If one domain succeeds and another stalls
Do not assume the tool is the issue. Domain readiness varies. Teams with stable naming, clear ownership, and recurring reporting needs usually adopt faster than domains with fragmented systems or weak stewardship. Expand where the operating model can support the catalog, not just where the architecture diagram says it should go.
If you are still evaluating platform fit, a broader catalog selection guide can help clarify tradeoffs before you deepen rollout: Best Data Catalog Tools for a Data Fabric: Features, Pricing, and Integration Fit.
When to revisit
You should revisit your existing data stack catalog plan on a recurring basis and whenever the surrounding stack changes. The catalog is not finished when connectors are live. It needs periodic review because metadata quality, ownership, source systems, and user behavior all drift over time.
Use this checklist as a practical trigger list:
- Monthly: Review search failures, stale metadata, missing owners, and connector health.

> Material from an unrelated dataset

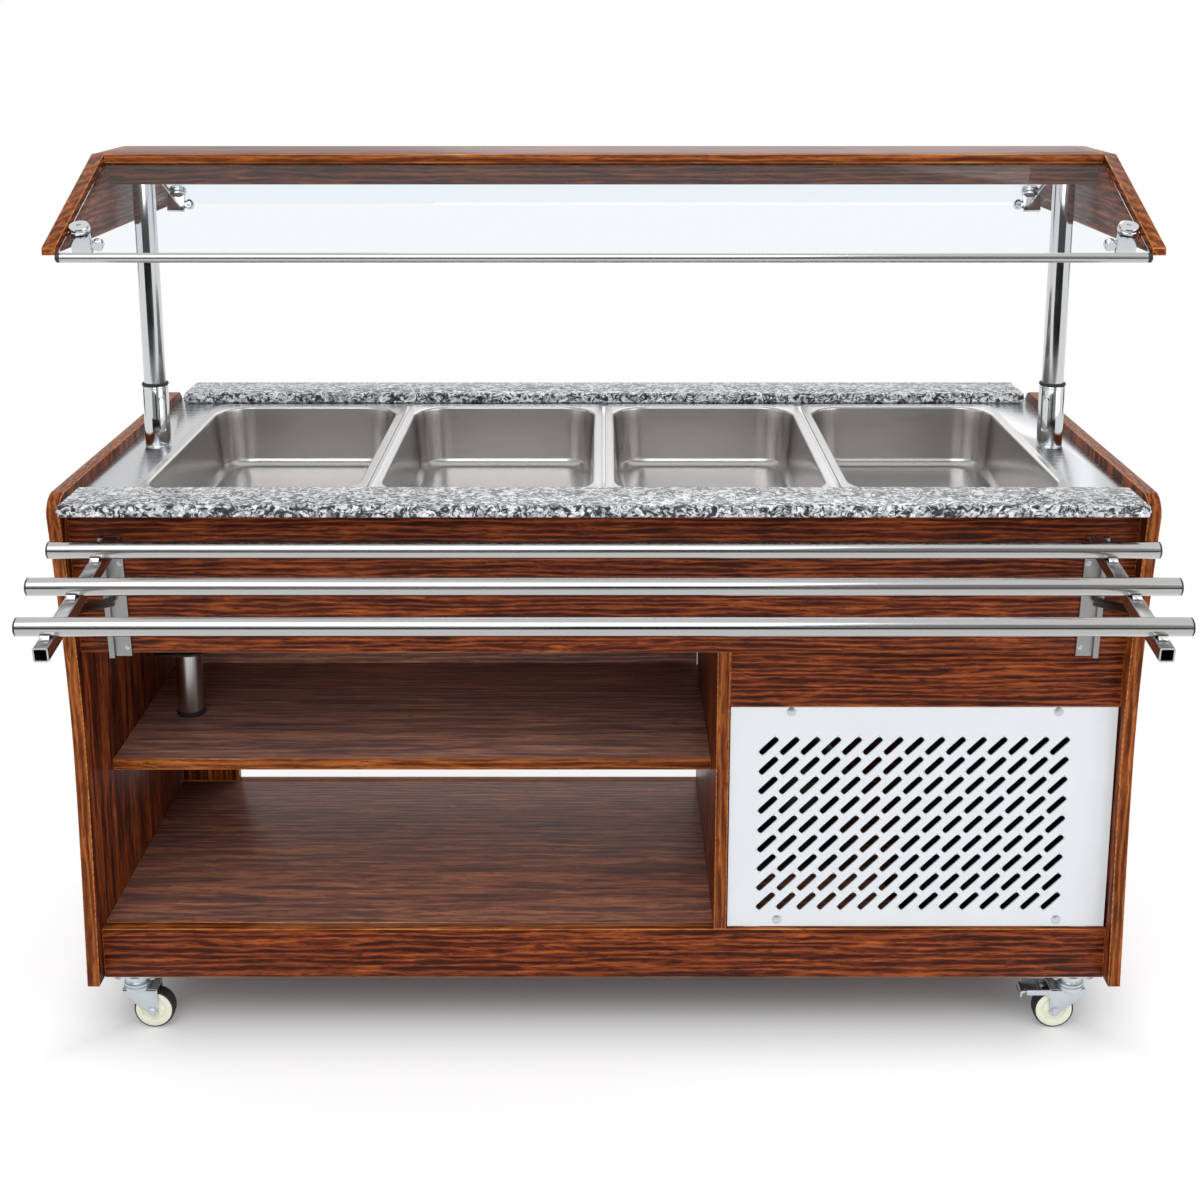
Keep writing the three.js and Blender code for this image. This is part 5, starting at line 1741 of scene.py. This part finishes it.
@dataclass
class Caster:
    """A swivel caster: ball race, fork, cream nylon wheel with a black tyre, and its brake."""

    end: str
    side: str
    y: float
    x: float = 694.0
    trail: float = 23.0
    wheel: float = 30.0
    wheel_half: float = 10.0
    cheek: tuple[float, float] = (12.6, 15.1)
    crown: tuple[float, float] = (63.0, 67.0)
    top: float = 87.7

    @property
    def braked(self) -> bool:
        """Whether it is on the braked side."""
        return self.side == "right"

    @property
    def place(self) -> Matrix:
        """The matrix of its swivel axis, with the wheel trailing along +X."""
        sign = 1 if self.braked else -1
        turn = Matrix.Rotation(math.pi, 4, "Z") if self.braked else Matrix.Identity(4)
        return Matrix.Translation((sign * self.x, self.y, 0)) @ turn

    def build(self) -> None:
        """Make the fork, the wheel and the pedal."""
        self.build_fork()
        self.build_wheel()
        if self.braked:
            self.build_pedal()

    def build_fork(self) -> None:
        """Press the fork under its ball race."""
        name = f"{self.end}_{self.side}"
        z0, z1 = self.crown
        eye = arc(self.trail, self.wheel, 8.0, 215, 360, 10)
        toe = self.trail + 8.0
        outline = [(-21, z1), (-21, z0 - 2), (-17, z0 - 7), *eye]
        if self.braked:
            outline += [(toe, 50), (36, 56.5), (65, 56.5), (66, 57.5), (66, 64.5), (65, 65.5),
                        (toe + 2, 65.5)]
        outline += [(toe, z1)]
        shape = Shape()
        for y in ((-self.cheek[1], -self.cheek[0]), self.cheek):
            shape.prism(outline, y[0], y[1], Axis.Y, 0, 0.7, 2, self.place)
        shape.box((-21, -self.cheek[1], z0), (toe, self.cheek[1], z1), 0, 1.1, 3, self.place)
        shape.lathe([(0, z0), (20.4, z0), (21, z0 + 0.8), (21, 70.2), (19.6, 71.2), (19.6, 72.4),
                     (21, 73.4), (21, 75.2), (20, 76), (18.2, 76.4), (17, 78), (17, 83), (20.6, 85),
                     (20.6, self.top), (0, self.top)], (0, 0, 0), sides=48, place=self.place)
        for sign in (-1, 1):
            reach = sign * self.cheek[1]
            head = [(0, reach + sign * 3.4), (5.2, reach + sign * 3.4), (6.2, reach + sign * 2.4),
                    (6.2, reach - sign * 0.2), (0, reach - sign * 0.2)]
            shape.lathe(head, (self.trail, 0, self.wheel), Axis.Y, 6, place=self.place)
            washer = [(0, reach + sign * 1.0), (7.4, reach + sign * 1.0), (7.4, reach - sign * 0.2),
                      (0, reach - sign * 0.2)]
            shape.lathe(washer, (self.trail, 0, self.wheel), Axis.Y, 28, place=self.place)
        shape.lathe([(0, -self.cheek[1]), (3.9, -self.cheek[1]), (3.9, self.cheek[1]),
                     (0, self.cheek[1])], (self.trail, 0, self.wheel), Axis.Y, 16, place=self.place)
        shape.piece(f"caster_fork_{name}.pressing", f"caster_{name}", [FINISH.zinc],
                    [f"caster_fork_{name}"])

    def build_wheel(self) -> None:
        """Turn the wheel: recessed nylon disc, hub and crowned black tyre."""
        name = f"{self.end}_{self.side}"
        h = self.wheel_half
        half = [(26.8, h - 0.2), (26.2, h + 0.2), (18.6, h + 0.2), (17.8, h - 0.4), (17.2, h - 2.2),
                (16.4, h - 2.2), (15.8, h - 0.8), (14.6, h - 0.2), (10.4, h + 0.4), (9, h + 2),
                (4.4, h + 2)]
        disc = [(r, y) for r, y in half] + [(r, -y) for r, y in reversed(half)]
        shape = Shape().lathe(disc, (self.trail, 0, self.wheel), Axis.Y, 64, closed=True, finish=0,
                              place=self.place)
        tread = [(26.6, h - 0.3), (28.2, h - 0.2), (29.2, h - 1.2), (29.8, h - 3.2), (30.0, 0)]
        tyre = tread + [(r, -y) for r, y in reversed(tread[:-1])]
        shape.lathe(tyre, (self.trail, 0, self.wheel), Axis.Y, 64, closed=True, finish=1,
                    place=self.place)
        shape.piece(f"caster_wheel_{name}.wheel", f"wheel_{name}", [FINISH.nylon, FINISH.rubber],
                    [f"caster_wheel_{name}"])

    def build_pedal(self) -> None:
        """Press the brake pedal with its turned-down toe and grip ribs."""
        name = f"{self.end}_{self.side}"
        outline = [(42, 59.5), (68, 59.3), (71.2, 58.2), (72.2, 56.2), (72.2, 52), (75, 52),
                   (75, 59.5), (73.5, 62), (70.5, 62.5), (42, 62.5)]
        shape = Shape().prism(outline, -12.2, 12.2, Axis.Y, 0, 0.5, 2, self.place)
        for x in (56, 61, 66):
            shape.box((x, -9.5, 62.2), (x + 2, 9.5, 63.6), 0, 0.6, 2, self.place)
        shape.lathe([(0, -12.2), (2.9, -12.2), (2.9, 12.2), (0, 12.2)], (44, 0, 61), Axis.Y, 24,
                    place=self.place)
        shape.piece(f"brake_pedal_{name}.plate", f"pedal_{name}", [FINISH.zinc],
                    [f"brake_pedal_{name}"])


# --------------------------------------------------------------------------------------------------
# Studio
# --------------------------------------------------------------------------------------------------

@dataclass
class Studio:
    """A white room with soft lamps, and the camera at the photograph's place."""

    lens: float = 48.42
    sensor: float = 36.0
    shift: Flat = (-0.0032, -0.2)
    eye: Point = (0.0, -2.294, 1.471)
    tilt: float = 78.19
    sky: float = 0.62
    key: float = 54.0
    fill: float = 16.0
    front: float = 29.0
    lift: float = 0.5
    flags: Sequence[tuple[str, float, float, float, float, float]] = (
        ("card_grey", 0.0, 4.6, 1.05, 4.4, 0.3), ("card_low", 0.0, 6.4, 0.02, 1.05, 0.02),
        ("card_front", 3.0, 0.8, 1.05, 4.6, 0.02), ("card_left", -112.0, 1.7, 0.6, 3.4, 0.02),
        ("card_right", 112.0, 1.7, 0.6, 3.4, 0.02))

    def build(self) -> None:
        """Make the world, the floor, the lamps and the camera."""
        self.build_world()
        self.build_floor()
        self.add_lamp("key", (-0.6, -2.6, 3.3), (0.0, 0.1, 0.7), 2.8, self.key)
        self.add_lamp("front", (0.0, -3.4, 0.7), (0.0, 0.1, 0.45), 2.0,
                      self.front).visible_glossy = False
        self.hang_flags()
        self.add_lamp("fill", (2.6, -1.8, 1.9), (0.2, 0.1, 0.6), 1.8, self.fill)
        self.add_lamp("back", (0.4, 2.6, 2.8), (0.0, 0.1, 0.8), 2.2, self.fill)
        camera = bpy.data.cameras.new("camera")
        camera.lens, camera.sensor_width = self.lens, self.sensor
        camera.shift_x, camera.shift_y = self.shift
        camera.dof.use_dof = False
        camera.clip_start, camera.clip_end = 0.05, 60.0
        obj = bpy.data.objects.new("camera", camera)
        obj.location = self.eye
        obj.rotation_euler = (math.radians(self.tilt), 0, 0)
        bpy.context.scene.collection.objects.link(obj)
        bpy.context.scene.camera = obj
        bpy.context.scene.view_settings.view_transform = "Standard"

    def build_world(self) -> None:
        """Light the room softly, and show it white to the eye, to metal and through glass."""
        world = bpy.data.worlds.new("studio")
        world.use_nodes = True
        bpy.context.scene.world = world
        tree = world.node_tree
        level = add_node(tree, "ShaderNodeMapRange", None, {
            "Value": self.seen(tree), "To Min": self.sky, "To Max": 1.0})
        background = tree.nodes["Background"]
        background.inputs["Color"].default_value = (1, 1, 1, 1)
        tree.links.new(level.outputs["Result"], background.inputs["Strength"])

    def build_floor(self) -> None:
        """Lay a white floor that shows the shadow and fades into the room's white."""
        mesh = bpy.data.meshes.new("floor")
        mesh.from_pydata([(-14, -14, 0), (14, -14, 0), (14, 14, 0), (-14, 14, 0)], [],
                         [(0, 1, 2, 3)])
        floor = bpy.data.objects.new("floor", mesh)
        bpy.context.scene.collection.objects.link(floor)
        material = bpy.data.materials.new("white_floor")
        material.use_nodes = True
        tree = material.node_tree
        shader = tree.nodes["Principled BSDF"]
        shader.inputs["Roughness"].default_value = 0.9
        shader.inputs["Specular IOR Level"].default_value = 0.0
        where = add_node(tree, "ShaderNodeTexCoord")
        shifted = add_node(tree, "ShaderNodeVectorMath", {"operation": "SUBTRACT"}, {
            0: where.outputs["Object"], 1: (0.0, 0.08, 0.0)})
        away = add_node(tree, "ShaderNodeVectorMath", {"operation": "ABSOLUTE"},
                        {0: shifted.outputs["Vector"]})
        axes = add_node(tree, "ShaderNodeSeparateXYZ", None, {"Vector": away.outputs["Vector"]})
        aside = self.fade(tree, axes.outputs["X"], 0.62, 0.86, self.lift)
        ahead = self.fade(tree, axes.outputs["Y"], 0.12, 0.34, self.lift)
        near = add_node(tree, "ShaderNodeMath", {"operation": "MAXIMUM"}, {0: aside, 1: ahead})
        far_x = self.fade(tree, axes.outputs["X"], 1.2, 3.0, 1.0)
        far_y = self.fade(tree, axes.outputs["Y"], 0.42, 0.95, 1.0)
        far = add_node(tree, "ShaderNodeMath", {"operation": "MAXIMUM"}, {0: far_x, 1: far_y})
        rest = add_node(tree, "ShaderNodeMath", {"operation": "SUBTRACT"},
                        {0: 1.0, 1: near.outputs["Value"]})
        lift = add_node(tree, "ShaderNodeMath", {"operation": "MULTIPLY_ADD"}, {
            0: rest.outputs["Value"], 1: far.outputs["Value"], 2: near.outputs["Value"]})
        seen = self.seen(tree)
        shown = add_node(tree, "ShaderNodeMath", {"operation": "MULTIPLY"},
                         {0: seen, 1: lift.outputs["Value"]})
        paled = add_node(tree, "ShaderNodeMath", {"operation": "MULTIPLY"},
                         {0: seen, 1: far.outputs["Value"]})
        colour = add_node(tree, "ShaderNodeMix", {"data_type": "RGBA"}, {
            0: paled.outputs["Value"], 6: (0.68, 0.68, 0.685, 1), 7: (0.0, 0.0, 0.0, 1)})
        tree.links.new(colour.outputs[2], shader.inputs["Base Color"])
        shader.inputs["Emission Color"].default_value = (1, 1, 1, 1)
        tree.links.new(shown.outputs["Value"], shader.inputs["Emission Strength"])
        mesh.materials.append(material)

    @staticmethod
    def seen(tree: bpy.types.NodeTree) -> bpy.types.NodeSocket:
        """Return 1 for what the eye, a reflection or a pane shows, and 0 for the object's light."""
        light = add_node(tree, "ShaderNodeLightPath")
        first = add_node(tree, "ShaderNodeMath", {"operation": "MAXIMUM"}, {
            0: light.outputs["Is Camera Ray"], 1: light.outputs["Is Glossy Ray"]})
        both = add_node(tree, "ShaderNodeMath", {"operation": "MAXIMUM"}, {
            0: first.outputs["Value"], 1: light.outputs["Is Transmission Ray"]})
        return both.outputs["Value"]

    @staticmethod
    def fade(tree: bpy.types.NodeTree, value: bpy.types.NodeSocket, start: float, end: float,
             top: float) -> bpy.types.NodeSocket:
        """Rise smoothly from 0.

        Args:
            tree: The material's tree.
            value: The distance.
            start: Where it starts to rise, in metres.
            end: Where it is full.
            top: How high it rises.

        Returns:
            The level.
        """
        made = add_node(tree, "ShaderNodeMapRange", {"interpolation_type": "SMOOTHSTEP"}, {
            "Value": value, "From Min": start, "From Max": end, "To Min": 0.0, "To Max": top})
        return made.outputs["Result"]

    def hang_flags(self) -> None:
        """Stand grey and black cards round the object, so that polished tubes show dark bands."""
        for i, (name, degrees, width, low, high, level) in enumerate(self.flags):
            angle = math.radians(degrees)
            away = 4.2 - 0.02 * i
            spot = (away * math.sin(angle), 0.1 - away * math.cos(angle), 0)
            card = Matrix.Translation(spot) @ Matrix.Rotation(-angle, 4, "Z")
            mesh = bpy.data.meshes.new(name)
            half = width / 2
            corners = ((-half, 0, low), (half, 0, low), (half, 0, high), (-half, 0, high))
            mesh.from_pydata([card @ Vector(c) for c in corners], [], [(0, 1, 2, 3)])
            flag = bpy.data.objects.new(name, mesh)
            bpy.context.scene.collection.objects.link(flag)
            material = bpy.data.materials.new(name)
            material.use_nodes = True
            shader = material.node_tree.nodes["Principled BSDF"]
            shader.inputs["Base Color"].default_value = (0.0, 0.0, 0.0, 1)
            shader.inputs["Roughness"].default_value = 1.0
            shader.inputs["Specular IOR Level"].default_value = 0.0
            shader.inputs["Emission Color"].default_value = (1.0, 0.99, 0.98, 1)
            shader.inputs["Emission Strength"].default_value = level
            mesh.materials.append(material)
            flag.visible_camera = False
            flag.visible_diffuse = False
            flag.visible_shadow = False
            flag.visible_transmission = False

    @staticmethod
    def add_lamp(name: str, place: Point, target: Point, size: float,
                 power: float) -> bpy.types.Object:
        """Hang a square soft lamp.

        Args:
            name: Its name.
            place: Where it hangs.
            target: What it points at.
            size: Its side, in metres.
            power: Its power, in watts.

        Returns:
            The lamp.
        """
        lamp = bpy.data.lights.new(name, "AREA")
        lamp.size, lamp.energy = size, power
        obj = bpy.data.objects.new(name, lamp)
        obj.location = place
        obj.rotation_euler = (Vector(target) - Vector(place)).to_track_quat("-Z", "Y").to_euler()
        bpy.context.scene.collection.objects.link(obj)
        return obj


def main() -> None:
    """Build the salad bar, then the studio round it."""
    logging.basicConfig(level=logging.INFO, format="%(message)s")
    Studio().build()
    Cabinet().build()
    Grille().build()
    CoolingUnit().build()
    Worktop().build()
    Posts().build()
    Canopy().build()
    TraySlide().build()
    for end, y in CASTER_ROWS:
        for side in ("left", "right"):
            Caster(end, side, y).build()


if __name__ == "__main__":
    main()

- Quarterly: Reassess domain coverage, lineage priorities, glossary gaps, and operational effort.
- After major stack changes: Revisit connector scope when you add a warehouse, replace orchestration, launch new BI models, or adopt new ingestion patterns.
- After governance changes: Update classifications, policies, approval paths, and access guidance when compliance or internal control models shift.
- After org changes: Reassign ownership when teams merge, platforms move, or domain boundaries change.
To keep the program actionable, end each review cycle with a short backlog in three buckets:
- Fix now: stale syncs, broken ownership, missing classifications on sensitive assets, bad search results for common business terms.
- Improve next: glossary expansion, lineage for critical paths, certification workflows, BI and semantic layer enrichment.
- Defer intentionally: low-value sources, exhaustive annotations for inactive assets, deep lineage for rarely used tables.
A strong retrofit program stays selective. You do not need to catalog everything equally. You need to make the most important assets easier to find, understand, govern, and maintain.
If your environment is moving toward broader data fabric patterns, the catalog can become a practical bridge rather than a separate initiative. It gives you a way to improve visibility and governance now while preserving flexibility for future platform changes. For additional context, you may also want to review Data Fabric Use Cases by Industry: Banking, Healthcare, Retail, Manufacturing, and SaaS.
The simplest way to start is this: pick one domain, connect one source group, define five required metadata fields, certify a short list of trusted assets, and review the resulting signals in 30 days. That gives you a concrete baseline for data catalog implementation without turning metadata into a multi-quarter rewrite project.